Почти по тридцать лет нам всем было, но, исполняя мрачную революционную сагу, мы становились юношами. Однако Вадим не задерживался на патетической ноте и в какое-то неуловимое для нас мгновенье выворачивал трагический пафос наизнанку:
Мы раздуем пожар мировой,
церкви и тюрьмы сравняем с землей.
И на развалинах царской тюрьмы
новые тюрьмы построим мы.
Он озорно и вдохновенно сверкал глазами, откидывал прядь волос со лба и как ни в чем не бывало продолжал:
Так пусть же Красная!
Но этот выворот, как я понимаю, шел от разгульного залихватского желания поиграть сакральными понятиями, ради красного словца щегольнуть широтой, подразнить гнилую эпоху хрущевской “оттепели”. От “мирового пожара” Вадим легко переходил к одесскому фольклору и с не меньшим вдохновением исполнял “Веселый день у дяди Луя”, а потом и Алешковского вспоминал, но когда заканчивал валять дурака, утешал душу Николаем Рубцовым или Антоном Дельвигом. Романс на слова Дельвига был его заветным номером, от которого наши сердца начинало сладко щемить.
Когда еще я не пил слез
Из чаши бытия,
Зачем тогда в венке из роз
К теням не отбыл я.
Он исполнял Дельвига так, что каждый из нас в эти минуты переживал всю прошедшую жизнь, каждому казалось — это обо мне, и слова, и музыка, и бесконечная печаль — о моей несбывшейся любви, о моей судьбе, о моей смерти.
Не нарушайте ж, я молю,
Вы сна души моей
И слова страшного “люблю”
Не повторяйте ей.
Но когда я в упоенье однажды воскликнул: “Даже у Пушкина нет таких стихов!” — Вадим смахнул с лица нечаянную слезу и покачал головой:
— У Пушкина есть все.
А Передреев, сидевший с ним рядом, строго добавил:
— Ну это ты уж, Стасик, слишком!
* * *
Наши жены в те молодые времена хоть и корили нас за разгульную жизнь, но иногда их женские голоса сливались с нашими или даже продолжали их... Вадим, завершая “Коробушку”, лихо ударил по струнам и выдохнул:
Распрямись ты, рожь высокая,
Тайну свято сохрани!
А его жена Лена вдруг продолжила, завершая песенную игру:
Муж приедет с торгу пьяненький,
Накормлю и уложу,
Спи, пригожий, спи, румяненький,
Больше слова не скажу...
Передреев улыбнулся своей белозубой, почти гагаринской улыбкой.
— Вадим, это же о тебе!
А однажды в минуту внезапной и редкой тишины в нашем кругу возник голос блоковской девушки, певшей в церковном хоре. Но пел этот ангельский голос на слова Тютчева:
Есть в осени первоначальной
короткая, но дивная пора,
весь день стоит как бы хрустальный,
и лучезарны вечера...
Это неожиданно для меня и для всех нас запела моя жена Галя. Мы замерли, открыв рты, и над нашими головами как бы прошелестело дуновенье вечной жизни, в которой все сплелось воедино — Тютчев, молодость, предчувствие “первоначальной осени”.

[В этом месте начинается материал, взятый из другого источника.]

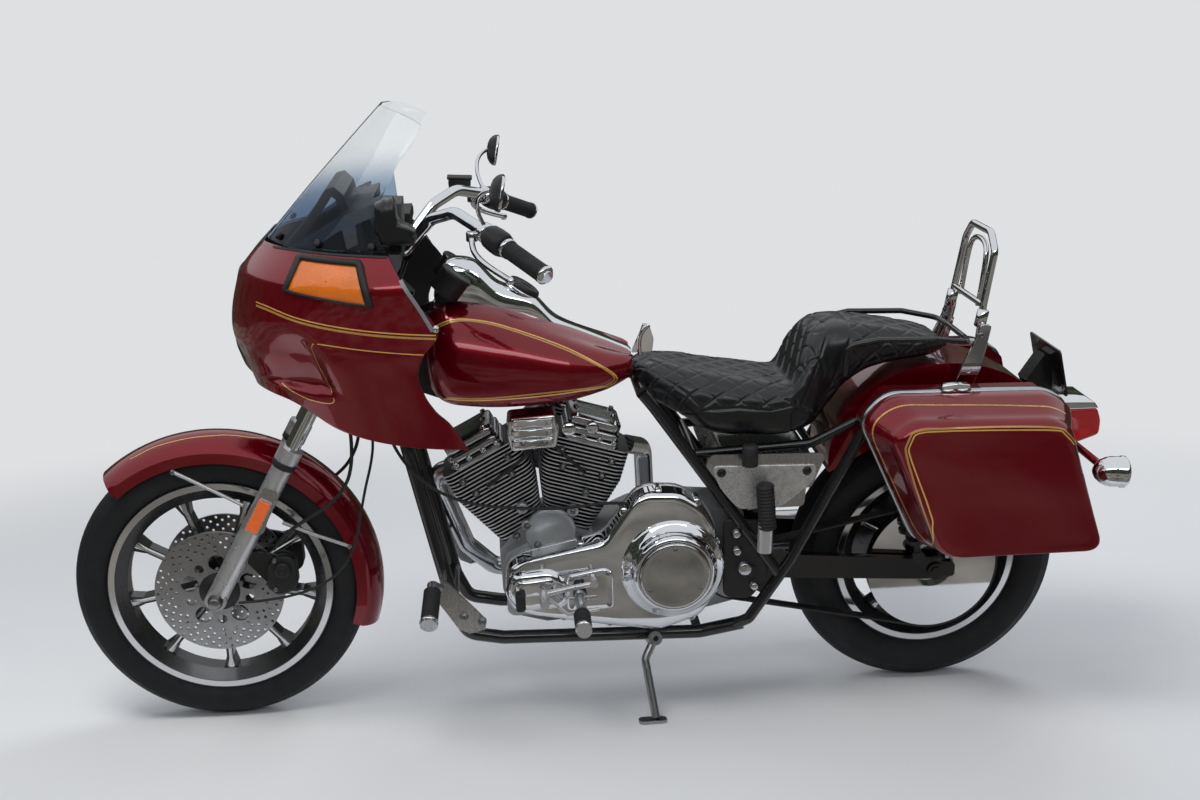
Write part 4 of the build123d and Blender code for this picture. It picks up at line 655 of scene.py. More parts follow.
def tube(name, points, radius, material, body="chassis", smooth=True):
    """A round rod or hose along upright millimetre points."""
    data = bpy.data.curves.new(name, "CURVE")
    data.dimensions = "3D"
    data.bevel_depth = radius * MM
    data.bevel_resolution = 6
    data.resolution_u = 10
    data.use_fill_caps = True
    spline = data.splines.new("NURBS" if smooth else "POLY")
    spline.points.add(len(points) - 1)
    for point, place in zip(spline.points, points):
        point.co = (*[v * MM for v in place], 1)
    if smooth:
        spline.order_u = 3
        spline.use_endpoint_u = True
    return join(bpy.data.objects.new(name, data), material, body)


def plate(name, outlines, y, half, material, body="chassis", edge=0.8):
    """A flat plate square to the bike's side: the first outline less the others, points (x, z)."""
    data = bpy.data.curves.new(name, "CURVE")
    data.dimensions = "2D"
    data.fill_mode = "BOTH"
    data.extrude = (half - edge) * MM
    data.bevel_depth = edge * MM
    data.bevel_resolution = 2
    data.offset = -edge * MM
    for outline in outlines:
        spline = data.splines.new("POLY")
        spline.points.add(len(outline) - 1)
        for point, (x, z) in zip(spline.points, outline):
            point.co = (x * MM, z * MM, 0, 1)
        spline.use_cyclic_u = True
    piece = join(bpy.data.objects.new(name, data), material, body)
    piece.matrix_world = (LEANED @ Matrix.Translation((0, y * MM, 0))
                          @ Matrix.Rotation(pi / 2, 4, "X"))
    return piece


def circle(x, z, radius, count=24, start=0.0):
    """Points round a circle, such as a hole's edge or a ring of bolts."""
    angles = [start + 2 * pi * k / count for k in range(count)]
    return [(x + radius * cos(angle), z + radius * sin(angle)) for angle in angles]


def around(axis, count):
    """Directions square to an axis, all the way round, and the axis at length 1."""
    axis = Vector(axis).normalized()
    side = axis.orthogonal().normalized()
    other = axis.cross(side)
    angles = [2 * pi * k / count for k in range(count)]
    return axis, [side * cos(angle) + other * sin(angle) for angle in angles]


def turned(name, profile, centre, material, body="chassis", axis=LEFT, count=48, slot=None):
    """A turned piece: profile is (radius, distance along the axis from the centre)."""
    axis, spokes = around(axis, count)
    middle = Vector(centre)
    grid = [[middle + axis * along + spoke * max(radius, 0.01) for spoke in spokes]
            for radius, along in profile]
    return outward(grid_piece(name, grid, material, body, wrap=True, caps=(0, -1)))


# A cap screw's half section with its hexagon socket, as shares of its radius and height.
SCREW = ((1.25, -1.0), (1.25, 0.12), (1.0, 0.2), (1.0, 0.75), (0.88, 0.98), (0.60, 1.0),
         (0.52, 0.97), (0.5, 0.35), (0.0, 0.3))


def screws(name, places, radius, material, body="chassis", axis=LEFT, height=None):
    """Domed cap screws, all in one piece."""
    height = height or radius * 0.9
    axis, spokes = around(axis, 12)
    points, faces = [], []
    for place in places:
        faces += grid_faces(len(SCREW), len(spokes), wrap=True, start=len(points))
        points += [Vector(place) + axis * high * height + spoke * wide * radius
                   for wide, high in SCREW for spoke in spokes]
    return outward(new_piece(name, points, faces, material, body))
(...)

С тех пор, когда нам удавалось собраться вместе, Вадим всегда просил: “Галя, спой “Есть в осени”...” Последний раз он попросил ее об этом на своем семидесятилетии. Она отнекивалась и смущалась, потому что и голос был уже не тот, да и дружеский круг наш поредел, и стопка в руке Вадима дрожала, как никогда, и все-таки он упросил Галю и в последний раз услышал примиряющие нас с судьбой слова: “И льется тихая и теплая лазурь на отдыхающее поле”... Вадим закрыл глаза — и о чем в это время думал: о полях вокруг Овстуга, о прошедшей жизни, а может быть, вспоминал другой свой любимый романс, который для него был почти молитвой — от первой строки “Вот иду я вдоль большой дороги” до последних слов: “Вот тот мир, где жили мы с тобою...”
Был ли Вадим человеком верующим? Этот вопрос приходил в голову не одному мне. 16 июля 2001 года я получил письмо из города Струнино от человека, не раз бывавшего у Кожинова в прежние времена.